Richard A. ASH, on behalf of himself, and on behalf of
Bethlehem Steel Corporation, Appellant,
v.
Stewart S. CORT, Chairman, et al., all being directors of
Bethlehem Steel Corporation, Defendants, and
Bethlehem Steel Corporation, Nominal Defendant.

No. 72-1984.

United States Court of Appeals,
Third Circuit.

Argued Dec. 15, 1972.
Decided Jan. 5, 1973.

Cletus P. Lyman, Lyman & Ash, Philadelphia, Pa., for appellant.

Edwin P. Rome, Jerome R. Richter, William H. Roberts, Blank, Rome, Klaus & Comisky, Philadelphia, Pa., for appellee.

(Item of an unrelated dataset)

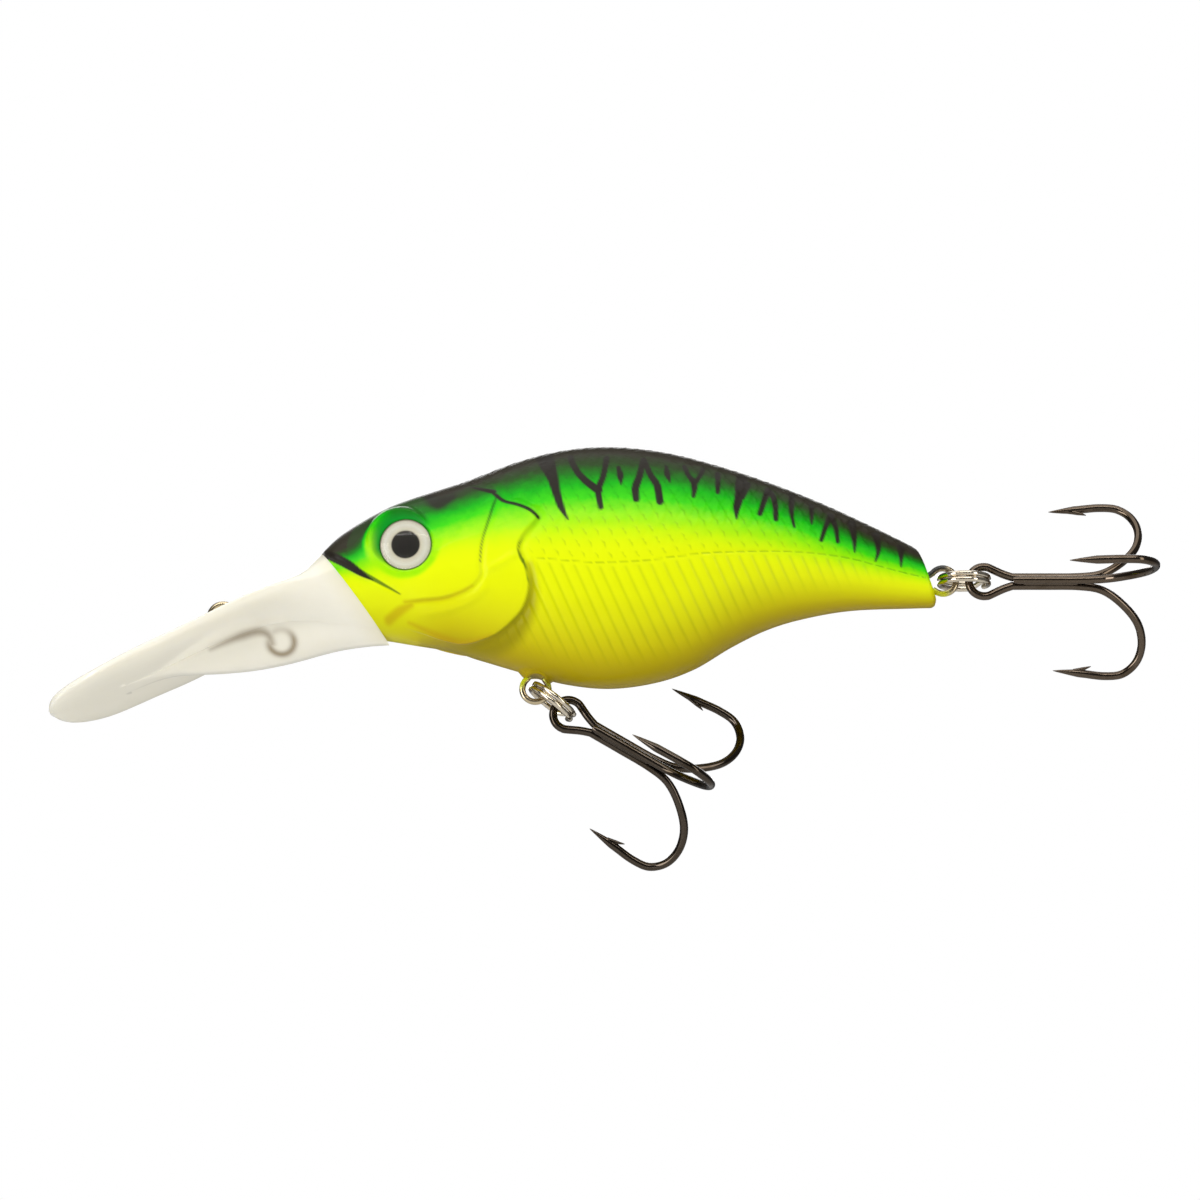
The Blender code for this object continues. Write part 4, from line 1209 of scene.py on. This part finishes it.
lip = {
    "lengthSteps": 210,
    "topSteps": 84,
    "wingSteps": 26,
    "keelSteps": 76,
    "tip": -20.2,
    "jointGap": 0.02,
    "rearBetween": (6.0, 24.0),
    "tipCrowding": 0.55,  # rows lie closer together round the tip
    "keelFloor": [
        (-14.0, -9.0), (-10.0, -7.5), (-8.0, -7.1), (-6.0, -6.95), (-4.0, -6.95), (0.0, -6.8),
        (4.0, -6.4), (8.0, -5.6), (14.0, -4.0), (21.0, -2.95),
    ],
    "keelHalf": [
        (-14.0, 2.0), (-8.0, 2.2), (-4.0, 2.9), (2.0, 3.7), (10.0, 4.2), (16.0, 3.9), (21.0, 2.6),
    ],
    "keelPower": 2.8,
    "keelBlend": 1.5,
    "tongueLow": (14.0, -1.3, -1.2),
    "tongueHigh": (22.0, 1.3, 7.2),
    "pegAt": (18.9, 3.2),
    "tongueBevel": 0.3,
    "pegRadius": 1.45,
    "pegHalfLong": 5,
    "pegSides": 40,
    "shadeAt": (7.4, -3.0),  # where the wire inside shows through as a painted shadow
    "shadeLoop": 1.5,
    "shadeWide": 0.42,
    "shadeLeg": [(-1.0, -3.9), (1.8, -2.6), (4.5, -1.75), (5.8, -2.1), (6.3, -3.2)],
    "shadeLegHalf": (0.02, 0.22, 0.42, 0.42, 0.3),
    "shadeTurn": 112.0,  # painted shade: the loop is palest towards this turn and darkest opposite it
    "shadeReach": 6.5,
    "edgeShare": 0.82,
}


def lipPoint(x, column):  # over the top, then under one wing, the keel and the other wing
    wing, keel = lip["wingSteps"], lip["keelSteps"]
    power = formPower(x)
    wide, widest = readLine(form["halfWidth"], x), readLine(form["widest"], x)
    half = readLine(lip["keelHalf"], x)
    turn = math.pi * column / lip["topSteps"]
    left = (column - lip["topSteps"]) / wing
    right = (lip["topSteps"] + 2 * wing + keel - column) / wing
    reach = np.arccos(np.clip(half / wide, 0, 1) ** (power / 2))
    turn = np.where(left > 0, math.pi + reach * left, turn)
    turn = np.where(right < 1, 2 * math.pi - reach * right, turn)
    y, z = formPoint(x, turn)
    across = ((column - lip["topSteps"] - wing) / keel * 2 - 1) * math.pi / 2
    onKeel = np.abs(across) <= math.pi / 2
    across = np.clip(across, -math.pi / 2, math.pi / 2)
    share = 2 / lip["keelPower"]
    keelY = half * np.sign(across) * np.abs(np.sin(across)) ** share
    deep = widest - readLine(form["belly"], x)
    under = widest - deep * (1 - np.clip(np.abs(keelY) / wide, 0, 1) ** power) ** (1 / power)
    top = widest + 0.1
    keelZ = top - (top - readLine(lip["keelFloor"], x)) * np.clip(np.cos(across), 0, 1) ** share
    keelZ = -softMax(-under, -keelZ, lip["keelBlend"] * ease((x - lip["keelFloor"][0][0]) / 4))
    return np.where(onKeel, keelY, y), np.where(onKeel, keelZ, z)


def closeHoles(mesh):  # a union can drop slivers where faces lie close together
    bm = bmesh.new()
    bm.from_mesh(mesh)
    bmesh.ops.holes_fill(bm, edges=[e for e in bm.edges if e.is_boundary], sides=0)
    bm.to_mesh(mesh)
    bm.free()


def buildLip(material):
    steps = (lip["lengthSteps"], lip["topSteps"] + 2 * lip["wingSteps"] + lip["keelSteps"])
    bm = bmesh.new()
    bmesh.ops.create_grid(bm, x_segments=steps[0], y_segments=steps[1], size=0.5)
    mesh = bpy.data.meshes.new("divingLip")
    row, column = gridPlaces(bm, mesh, steps)
    bm.free()
    around = np.arange(steps[1] + 1)

    def heightAt(x):
        return lipPoint(x, around)[1]

    end = meetPlane(heightAt, len(around), form["nose"], form["chin"], *lip["rearBetween"])
    share = (np.arange(steps[0] + 1) / steps[0])[:, None]
    share = (1 - lip["tipCrowding"]) * share + lip["tipCrowding"] * share**2
    x = lip["tip"] + (end - lip["jointGap"] - lip["tip"]) * share
    y, z = lipPoint(x, np.broadcast_to(around, x.shape))
    place = np.stack([x, y, z], axis=-1)[row, column]
    mesh.vertices.foreach_set("co", place.astype(np.float32).ravel())
    bm = bmesh.new()
    bm.from_mesh(mesh)
    closeEnds(bm, row, steps[0], 0.0)
    bmesh.ops.remove_doubles(bm, verts=bm.verts, dist=1e-4)
    faceOutwards(bm)
    obj = addToScene("lipWork", meshFrom("divingLip", bm, mesh))
    cutOrJoin(obj, buildTongue(), "UNION")
    mesh = takeMesh(obj)
    closeHoles(mesh)
    obj = addPiece("divingLip", mesh, material, "lure", ["diving_lip"], sharp=50.0)
    paintLip(obj)


def buildTongue():  # the tab that the two shells close on, with the hole for their peg
    low, high = Vector(lip["tongueLow"]), Vector(lip["tongueHigh"])
    bm = bmesh.new()
    bmesh.ops.create_cube(bm, size=1.0)
    bmesh.ops.scale(bm, vec=high - low, verts=bm.verts)
    bmesh.ops.translate(bm, vec=(high + low) / 2, verts=bm.verts)
    bmesh.ops.bevel(bm, geom=bm.edges[:], offset=lip["tongueBevel"], affect="EDGES", segments=3,
                    profile=0.5, material=-1)
    tongue = addToScene("tongue", meshFrom("tongue", bm))
    x, z = lip["pegAt"]
    path = [(x, -lip["pegHalfLong"], z), (x, lip["pegHalfLong"], z)]
    peg = wireObject("peg", path, [lip["pegRadius"]] * 2, lip["pegSides"])
    cutOrJoin(tongue, peg, "DIFFERENCE")
    return tongue


def paintLip(obj):  # milky all over, with the moulded-in wire painted on as a soft shadow, shaded darkest on its lower right
    place = vertexPlaces(obj)
    x, z = place[:, 0], place[:, 2]
    out = np.abs(place[:, 1])
    seen = z + math.tan(math.radians(studio["below"])) * out  # height of what lies behind
    offsetX, offsetZ = x - lip["shadeAt"][0], seen - lip["shadeAt"][1]
    around = np.arctan2(offsetZ, offsetX)
    loop = hump(np.hypot(offsetX, offsetZ) - lip["shadeLoop"], lip["shadeWide"])
    loop = loop * (0.3 + 0.7 * ease(0.75 - 0.75 * np.cos(around - math.radians(lip["shadeTurn"]))))
    leg = stroke(x, seen, lip["shadeLeg"], lip["shadeLegHalf"], 1.1)
    inFront = ease((out - 0.5) / 1.0) * (out < lip["shadeReach"])
    setMask(obj, "wireShade", np.clip(np.maximum(loop, 0.85 * leg), 0, 1) * inFront)
    setMask(obj, "root", 0.6 * ease((x - planeAt(z, form["nose"], form["chin"]) + 3.2) / 3.0))
    edge = ease((out / readLine(form["halfWidth"], x) - lip["edgeShare"]) / (1 - lip["edgeShare"]))
    setMask(obj, "thin", 0.6 * edge * ease((8.0 - x) / 10.0))


# Eyes: a printed disc under a clear dome

eyePart = {
    "discThick": 0.3,
    "lensRim": 0.25,
    "lensHeight": 0.85,
    "lensGap": 0.04,
    "pupil": 1.66,
    "pupilSoft": 0.16,
    "steps": 96,
    "rows": 24,
    "pearl": [  # from the pupil to the rim
        (0.0, (214, 202, 176)), (0.12, (238, 232, 212)), (0.55, (250, 247, 236)), (0.88, (232, 226, 208)),
        (1.0, (150, 138, 112)),
    ],
    "pupilBlack": (30, 25, 20),
}


def spinSolid(profile, steps, axis, centre):  # a turned solid from (radius, height) points
    bm = bmesh.new()
    verts = [bm.verts.new((r, 0, h)) for r, h in profile]
    edges = [bm.edges.new(pair) for pair in zip(verts, verts[1:])]
    bmesh.ops.spin(bm, geom=verts + edges, cent=(0, 0, 0), axis=(0, 0, 1), angle=2 * math.pi,
                   steps=steps, use_merge=True)
    bmesh.ops.remove_doubles(bm, verts=bm.verts, dist=1e-5)
    turn = Vector((0, 0, 1)).rotation_difference(axis).to_matrix().to_4x4()
    bmesh.ops.transform(bm, matrix=Matrix.Translation(centre) @ turn, verts=bm.verts)
    return bm


def eyeAxis(side):
    return Vector((eye["axis"][0], side * eye["axis"][1], eye["axis"][2])).normalized()


def eyePlace(side, height):
    return Vector((eye["centre"][0], side * eye["centre"][1], eye["centre"][2])) + eyeAxis(side) * height


def buildDiscMaterial():
    tree, shader = newMaterial("pearlDisc", {"Roughness": 0.32, "Coat Weight": 0.3, "Coat Roughness": 0.05})
    grain = placeGroup(tree, speckleGroup, {"Mottle Size": 700.0, "Pebble Size": 6000.0, "Amount": 0.9})
    ring = addRamp(tree, readMask(tree, "fromPupil"), eyePart["pearl"])
    pearl = addMix(tree, grain.outputs["Mottle"], paint(226, 226, 226), paint(255, 255, 255))
    ring = addMix(tree, 0.5, ring, pearl, "MULTIPLY")
    colour = addMix(tree, readMask(tree, "pupil"), ring, paint(*eyePart["pupilBlack"]))
    tree.links.new(colour, shader.inputs["Base Color"])
    addBump(tree, shader, grain.outputs["Pebble"], 0.08, 0.00003)
    return bpy.data.materials["pearlDisc"]


def buildLensMaterial():
    tree, shader = newMaterial("clearDome", {
        "Base Color": (0.98, 0.98, 0.96, 1), "Roughness": 0.03, "IOR": 1.22, "Transmission Weight": 1.0,
    })
    grain = placeGroup(tree, speckleGroup, {"Mottle Size": 300.0, "Pebble Size": 900.0, "Amount": 0.5})
    addBump(tree, shader, grain.outputs["Pebble"], 0.03, 0.00004)
    return bpy.data.materials["clearDome"]


def buildEyes(discMaterial, lensMaterial):
    radius, thick, rows = eye["radius"], eyePart["discThick"], eyePart["rows"]
    disc = [(0, -thick), (radius - 0.05, -thick), (radius, -thick + 0.05), (radius, -0.05)]
    disc += [((radius - 0.05) * (1 - k / rows), 0.0) for k in range(rows + 1)]
    rim, top = eyePart["lensRim"], eyePart["lensHeight"]
    bow = (radius**2 + (top - rim) ** 2) / (2 * (top - rim))
    reach = math.asin((radius - 0.06) / bow)
    lens = [(0, 0), (radius - 0.04, 0), (radius, 0.04), (radius, rim - 0.03)]
    for k in range(rows + 1):
        t = reach * (1 - k / rows)
        lens.append((bow * math.sin(t), top - bow * (1 - math.cos(t))))
    for sideName, side in (("Left", -1), ("Right", 1)):
        axis, node = eyeAxis(side), sideName.lower()
        bm = spinSolid(disc, eyePart["steps"], axis, eyePlace(side, 0))
        obj = pieceFrom("eyeDisc" + sideName, bm, discMaterial, "lure", ["eye_disc_" + node])
        offset = vertexPlaces(obj) - np.array(eyePlace(side, 0))
        flat = offset - (offset @ np.array(axis))[:, None] * np.array(axis)
        past = np.sqrt((flat**2).sum(-1)) - eyePart["pupil"]
        setMask(obj, "pupil", ease(0.5 - past / eyePart["pupilSoft"]))
        setMask(obj, "fromPupil", np.clip(past / (radius - eyePart["pupil"]), 0, 1))
        bm = spinSolid(lens, eyePart["steps"], axis, eyePlace(side, eyePart["lensGap"]))
        pieceFrom("eyeLens" + sideName, bm, lensMaterial, "lure", ["eye_lens_" + node])
    print("eyes ready")


# Inside: a steel slug with eased ends, and three rattle balls

inside = {
    "weightRadius": 2.6,
    "weightEase": 0.35,
    "balls": [("Front", 33.0, 8.6, 2.0), ("Middle", 44.5, 12.0, 2.0), ("Rear", 56.0, 9.0, 1.75)],
}


def buildInside(ballMaterial, weightMaterial):
    low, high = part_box("ballast_weight")
    radius, rounding = inside["weightRadius"], inside["weightEase"]
    long = (high.x - low.x) / mm
    profile = [(0, 0), (radius - rounding, 0), (radius, rounding), (radius, long / 2 - 0.1),
               (radius + 0.03, long / 2), (radius, long / 2 + 0.1), (radius, long - rounding),
               (radius - rounding, long), (0.8, long), (0.0, long - 0.3)]
    centre = Vector((low.x / mm, 0, (low.z + high.z) / 2 / mm))
    bm = spinSolid(profile, 64, Vector((1, 0, 0)), centre)
    pieceFrom("ballastWeight", bm, weightMaterial, "lure", ["ballast_weight"])
    for name, x, z, radius in inside["balls"]:
        bm = bmesh.new()
        bmesh.ops.create_icosphere(bm, subdivisions=4, radius=radius)
        bmesh.ops.translate(bm, vec=(x, 0, z), verts=bm.verts)
        pieceFrom("rattleBall" + name, bm, ballMaterial, name.lower() + "_ball",
                  ["rattle_ball_" + name.lower()])
    print("inside ready")


def main():
    buildStudio()
    paintMaterial = buildPaintMaterial()
    place, masks = shapeShell()
    buildShell("shellLeft", -1, place, masks, paintMaterial, ["shell_left"])
    buildShell("shellRight", 1, place, masks, paintMaterial, ["shell_right"])
    buildLip(buildLipMaterial())
    buildHangers(buildMetal("bareWire"), buildSprayedWire("sprayedWire"))
    buildEyes(buildDiscMaterial(), buildLensMaterial())
    buildInside(buildMetal("ballSteel"), buildMetal("castWeight"))
    ringMaterial = buildMetal("nickelRing")
    for key in ("belly", "tail"):
        buildRing(key + "SplitRing", jointAt[key + "_ring_swing"], splitRing[key + "Turn"],
                  key + "_ring", ringMaterial, key + "_split_ring")
    for key, metal in (("belly", "blackNickel"), ("tail", "tailNickel")):
        buildTreble(key + "Treble", key + "_treble", jointAt[key + "_ring_swing"],
                    splitRing[key + "Turn"], hook[key + "Turn"], key + "_hook", buildMetal(metal))


main()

Before SEITZ, Chief Judge, and ALDISERT and MAX ROSENN, Circuit Judges.

OPINION OF THE COURT

PER CURIAM:

1

This is an appeal from a denial of a request for preliminary relief seeking to enjoin Bethlehem Steel from furnishing funds for the publication and dissemination of copies of a speech made by the corporation's president. Appellant alleged that this practice offended 18 U.S. C. Secs. 591, 610, governing the conduct of federal elections and political activities. We affirm the denial of the request for a preliminary injunction. Our holding is narrowly limited. We affirm solely because we view as not clearly erroneous the district court's finding, 350 F. Supp. 227, that appellant would not be irreparably harmed by the denial of his request.

2

Although the court reached other legal considerations which facially would seem to preclude appellant from proceeding to final hearing, we were assured at oral argument by counsel for appellees that he considered those conclusions to have been preliminary only and limited to the context of the request for preliminary relief. He conceded that appellant would be free to present anew his original contentions in the district court as the case proceeds to final adjudication. We therefore conclude that appellant is not foreclosed from reasserting at final hearing his contentions of standing and statutory construction of 18 U.S.C. Secs. 591, 610 and, thus, do not meet these questions nor the issue of mootness.

3

The judgment of the district court will be affirmed.